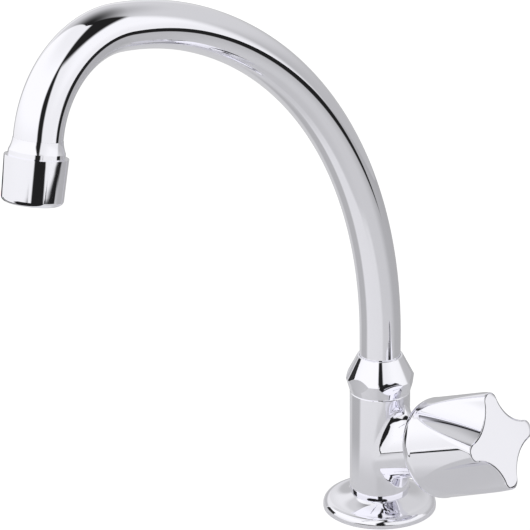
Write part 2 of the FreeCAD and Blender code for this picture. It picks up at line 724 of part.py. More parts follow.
def make_shank_ring():
    """Sealing ring between the shank's end and the body."""
    return ring_piece("shank_ring", "inlet_r", "shank_r", "shank_top", "shank_cup_top")


# Gland and spout foot

def make_gland_nut():
    """Double-coned nut with six flats at its rim; it holds the spout's foot in the body."""
    body = new_body("gland_nut")
    corners = [
        ("nut_thread_r", "nut_seat"),
        ("body_r - seam_edge", "nut_seat"),
        ("body_r", "nut_seat + seam_edge"),
        ("nut_rim_r", "nut_rim_z"),
        ("nut_top_r", "nut_top"),
        ("nut_bore_r", "nut_top"),
        ("nut_bore_r", "slip_top"),
        ("nut_cup_r", "slip_top"),
        ("nut_cup_r", "collar_low"),
        ("nut_thread_r", "collar_low"),
    ]
    turn_profile(body, "gland_nut", corners)
    body.Placement.Rotation = FreeCAD.Rotation(FreeCAD.Vector(0, 0, 1), amount("nut_turn"))
    body.setExpression("Placement.Rotation.Angle", "Sizes.nut_turn")
    cut_hexagon(body, "nut_flat_r", "nut_rim_r + spare")
    round_edges(body, "gland_nut_top_round", [("nut_top_r", "nut_top")], "nut_top_round")
    return body


def make_slip_ring():
    """Plastic ring between the collar of the spout's foot and the nut."""
    return ring_piece("slip_ring", "nut_bore_r", "slip_r", "slip_low", "slip_top")


def make_spout_foot():
    """Turned foot that the tube is brazed in; it turns in the body and has two grooves."""
    corners = [
        ("stem_bore_r", "stem_low"),
        ("stem_r", "stem_low"),
        ("stem_r", "oring_low_z - groove_half"),
        ("groove_floor_r", "oring_low_z - groove_half"),
        ("groove_floor_r", "oring_low_z + groove_half"),
        ("stem_r", "oring_low_z + groove_half"),
        ("stem_r", "oring_high_z - groove_half"),
        ("groove_floor_r", "oring_high_z - groove_half"),
        ("groove_floor_r", "oring_high_z + groove_half"),
        ("stem_r", "oring_high_z + groove_half"),
        ("stem_r", "collar_low"),
        ("collar_r", "collar_low"),
        ("collar_r", "collar_top"),
        ("tube_cup_r", "collar_top"),
        ("tube_cup_r", "tube_foot"),
        ("stem_bore_r", "tube_foot"),
    ]
    return turned_piece("spout_foot", corners)


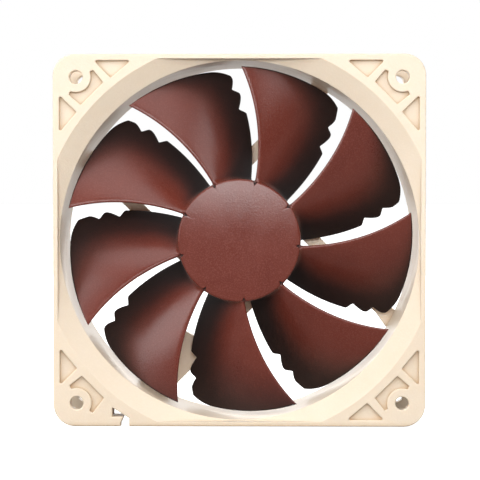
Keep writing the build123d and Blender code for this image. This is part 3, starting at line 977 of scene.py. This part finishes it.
finishes["tinned_pins"] = metalFinish("tinnedPins", {
    "light": (0.74, 0.73, 0.70),
    "dark": (0.60, 0.59, 0.57),
    "bright": (0.88, 0.87, 0.85),
    "roughness": (0.22, 0.42),
    "turned": False,
    "spacing": 0.0008,
    "depth": 0.000008,
    "flowScale": 700.0,
    "edgeRadius": 0.00005,
})

finishes["electrical_steel"] = metalFinish("stampedCoreSteel", {
    "light": (0.34, 0.35, 0.38),
    "dark": (0.22, 0.23, 0.26),
    "bright": (0.66, 0.66, 0.66),
    "roughness": (0.34, 0.54),
    "turned": False,
    "spacing": 0.0009,
    "depth": 0.000006,
    "flowScale": 240.0,
    "edgeRadius": 0.00012,
})

finishes["foil_label"] = metalFinish("labelFoil", {
    "light": (0.60, 0.59, 0.565),
    "dark": (0.56, 0.55, 0.53),
    "bright": (0.70, 0.69, 0.67),
    "roughness": (0.32, 0.42),
    "turned": False,
    "spacing": 0.0005,
    "depth": 0.000010,
    "flowScale": 90.0,
    "edgeRadius": 0.0001,
    "coat": 0.3,
})

finishes["sintered_bronze"] = powderFinish("sinteredBronze", {
    "metallic": 1.0,
    "light": (0.50, 0.34, 0.17),
    "dark": (0.34, 0.22, 0.10),
    "pit": (0.08, 0.05, 0.03),
    "roughness": (0.32, 0.52),
    "grainScale": 4500.0,
    "depth": 0.000030,
    "edgeRadius": 0.00012,
})

finishes["ferrite"] = powderFinish("pressedFerrite", {
    "light": (0.060, 0.058, 0.056),
    "dark": (0.030, 0.029, 0.029),
    "pit": (0.012, 0.012, 0.012),
    "roughness": (0.48, 0.72),
    "grainScale": 3500.0,
    "depth": 0.000035,
    "edgeRadius": 0.00015,
})

finishes["ceramic"] = powderFinish("firedCeramic", {
    "light": (0.42, 0.32, 0.21),
    "dark": (0.30, 0.22, 0.14),
    "pit": (0.16, 0.12, 0.08),
    "roughness": (0.34, 0.50),
    "grainScale": 7000.0,
    "depth": 0.000010,
    "edgeRadius": 0.00006,
})

finishes["board"] = boardFinish("greenBoard", {
    "light": (0.020, 0.130, 0.052),
    "dark": (0.014, 0.095, 0.036),
    "track": (0.045, 0.215, 0.085),
    "core": (0.420, 0.400, 0.240),
    "roughness": (0.22, 0.36),
    "flowScale": 120.0,
    "trackPitch": 0.0011,
    "trackStart": 0.0002,
    "breakScale": 160.0,  # of the gaps in the rings
    "clothScale": 2400.0,
    "depth": 0.000030,
    "edgeRadius": 0.0001,
    "coat": 0.4,
})

finishes["copper_wire"] = wireFinish("enamelledCopper", {
    "light": (0.62, 0.25, 0.10),
    "dark": (0.46, 0.15, 0.055),
    "varnish": (0.34, 0.09, 0.03),
    "roughness": (0.18, 0.38),
    "flowScale": 500.0,
    "poolScale": 900.0,
    "depth": 0.000010,
    "edgeRadius": 0.00008,
    "coat": 0.6,
    "coatRoughness": 0.12,
})


def dress(piece, material):
    piece.data.materials.clear()
    piece.data.materials.append(material)


for entry in frame["record"]["subparts"]:
    dress(frame["nodes"][entry["node"]], finishes[entry["material_slot"]])
dress(impeller, finishes["impeller_plastic"])
for coil in coils:
    dress(coil, finishes["copper_wire"])
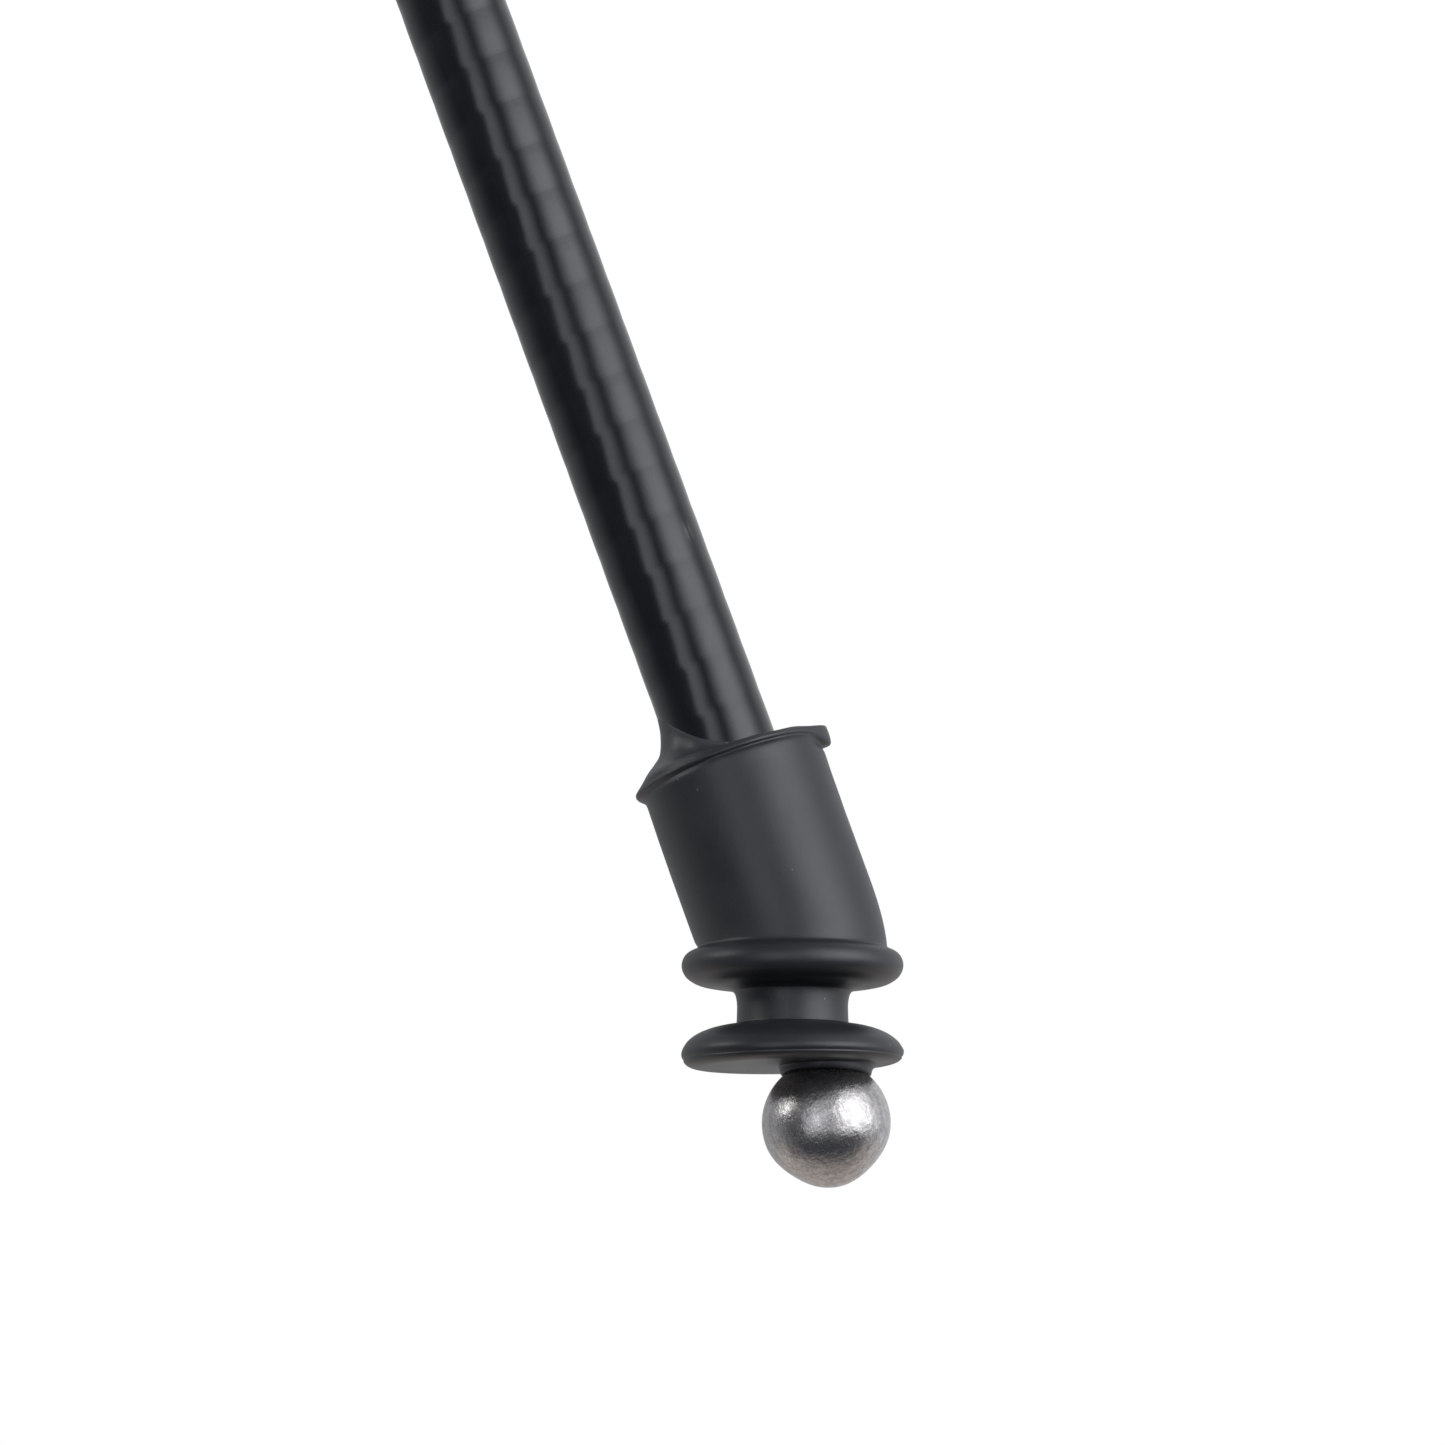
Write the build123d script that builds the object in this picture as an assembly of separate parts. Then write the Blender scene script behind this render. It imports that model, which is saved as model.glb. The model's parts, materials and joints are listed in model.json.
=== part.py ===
from build123d import *
import math
import os

# A telescoping long cane: three wound carbon tubes, twist locks where they nest, a hand grip,
# and a rubber tip with a flexible neck that carries a steel ball.
#
# Millimetres. The shaft runs along +Z, grip end up. The origin is the middle of the hand grip,
# on the shaft's axis. The tip leans away from the shaft towards -X, in the XZ plane.

# --- Tubes -----------------------------------------------------------------------------------
LOWER_OD, LOWER_ID = 12.7, 10.7
MIDDLE_OD, MIDDLE_ID = 15.5, 13.5
UPPER_OD, UPPER_ID = 18.3, 16.3
LOWER_LENGTH, MIDDLE_LENGTH, UPPER_LENGTH = 400.0, 440.0, 440.0
OVERLAP = 70.0  # how far each tube reaches up into the next one, fully extended

# --- Grip and end cap ------------------------------------------------------------------------
GRIP_LENGTH = 230.0
GRIP_OD = 27.0
GRIP_EDGE = 3.0  # rounding at the grip's two ends
RING_HEIGHT, RING_OD = 6.0, 23.0
CAP_HEIGHT, CAP_OD = 14.0, 26.0
CAP_SPIGOT = 14.0  # how deep the cap's spigot goes into the upper tube
LOOP_HOLE_R = 2.5

# --- Heights of the tubes' ends, from the grip's middle down ----------------------------------
UPPER_TOP = GRIP_LENGTH / 2
UPPER_BOTTOM = UPPER_TOP - UPPER_LENGTH
MIDDLE_TOP = UPPER_BOTTOM + OVERLAP
MIDDLE_BOTTOM = MIDDLE_TOP - MIDDLE_LENGTH
LOWER_TOP = MIDDLE_BOTTOM + OVERLAP
LOWER_BOTTOM = LOWER_TOP - LOWER_LENGTH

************

WHAT YOU HAVE TO DO
Quote the records above exactly, from the first line through the line containing "# Gland and spout foot", and nothing more.

RESPONSE BELOW
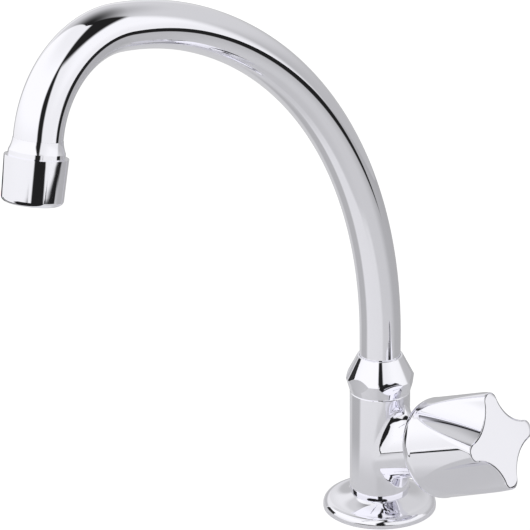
Write part 2 of the FreeCAD and Blender code for this picture. It picks up at line 724 of part.py. More parts follow.
def make_shank_ring():
    """Sealing ring between the shank's end and the body."""
    return ring_piece("shank_ring", "inlet_r", "shank_r", "shank_top", "shank_cup_top")


# Gland and spout foot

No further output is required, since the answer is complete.